2. A header plate for a pressure vessel, heat exchanger and the like, said plate having one side adapted to be exposed to one fluid and an opposite side adapted to be exposed to another fluid, said plate further having a first set of integral strengthening ribs each having a concave side on said opposite side and a convex side on said one side, said plate further having a second set of integral strengthening ribs located between adjacent ones of the ribs in said first set, the ribs in said second set each having a convex side on said opposite side and a concave side on said one side, the ribs in said second set adjoining the respective ribs in said first set so as to cooperatively extend their effective rib height, said plate further having one and only one tube receiving aperture in each of the ribs of said second set adapted to receive a tube, each said aperture being defined by a collar integral with the respective rib in said second set and extending outward on said opposite side, said plate having an overhang located outward of a region containing said aperture, and all of said ribs extending alongside and past the respective aperture and substantially across said overhang.

3. A header plate for a pressure vessel, heat exchanger and the like, said plate having one side adapted to be exposed to one fluid and an opposite side adapted to be exposed to another fluid, said plate further having a first set of integral channel shaped strengthening ribs extending parallel to each other and each having a concave side on said opposite side and a convex side of said one side, said plate further having a second set of integral channel shaped strengthening ribs extending parallel to each other and located between adjacent ones of the ribs in said first set, the ribs in said second set each having a convex side on said opposite side and a concave side on said one side, the ribs in said second set adjoining the respective ribs in said first set so as to cooperatively extend their effective rib height, the ribs in said second set each having a bump on their convex side, one and only one tube receiving aperture in each of the bumps on the ribs of said second set adapted to receive a tube, each said aperture being defined by the respective bump forming a collar integral with the respective rib in said second set and extending outward on said opposite side, said plate having an overhang located outward of a region containing said apertures, and all of said ribs extending alongside and past the respective apertures and substantially across said overhang.
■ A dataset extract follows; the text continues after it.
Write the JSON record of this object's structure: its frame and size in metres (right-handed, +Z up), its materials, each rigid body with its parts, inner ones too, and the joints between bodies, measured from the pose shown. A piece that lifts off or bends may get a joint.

4. A header plate for a pressure vessel, heat exchanger and the like, said plate having one side adapted to be exposed to one fluid and an opposite side adapted to be exposed to another fluid, said plate further having a first set of integral strengthening ribs, said plate further having a second set of integral strengthening ribs located between adjacent ones of the ribs in said first set, and the ribs in said second set each having a tube receiving aperture therein and extending oppositely with respect to the ribs in said first set and adjoining the respective ribs in said first set so as to cooperatively extend their effective rib height, said plate further having one and only one tube receiving aperture in each of the ribs of one of said sets adapted to receive a tube, each said aperture being defined by a collar integral with and extending outward from the respective rib in said one set, said plate having an overhang located outward of a region containing said apertures, and all of said ribs extending alongside and past the respective apertures and substantially across said overhang.

5. A header plate for a pressure vessel, heat exchanger and the like, said plate having one side adapted to be exposed to one fluid and an opposite side adapted to be exposed to another fluid, said plate further having a first set of integral strengthening ribs each having a concave side on said opposite side and a convex side on said one side, said plate further having a second set of integral strengthening ribs located between adjacent ones of the ribs in said first set, the ribs in said second set each having a convex side on said opposite side and a concave side on said one side, the ribs in said second set adjoining the respective ribs in said first set so as to cooperatively extend their effective rib height, said plate further having one and only one tube slot in each of the ribs of said second set adapted to receive a flat sided tube, each said tube slot being defied by a collar integral with the respective rib in said second set and extending outward on said opposite side, said plate having an overhang located outward of a region containing said slots, and all of said ribs extending alongside and past the respective slots and substantially across said overhang.

6. A header plate for a radiator, said plate having one side adapted to be exposed to air and an opposite side adapted to be exposed to a liquid, said plate further having a first set of integral channel shaped strengthening ribs extending parallel to each other and each having a concave side on said liquid side and a convex side on said air side, said plate further having a second set of integral channel shaped strengthening ribs extending parallel to each other and located between adjacent ones of the ribs in said first set, the ribs in said second set each having a convex side on said liquid side and a concave side on said air side, the ribs in said second set adjoining the respective ribs in said first set so as to cooperatively extend their effective rib height, the ribs in said second set each having a bump on their convex side, one and only one tube slot in each of the bumps on the ribs of said second set adapted to receive a flat sided tube, each said tube slot being defined by the respective bump forming a collar integral with the respective rib in said second set and extending outward on said liid side, said plate having an overhang located outward of a region containing said slots, and all of said ribs extending alongside and past the respective slots and substantially across said overhang.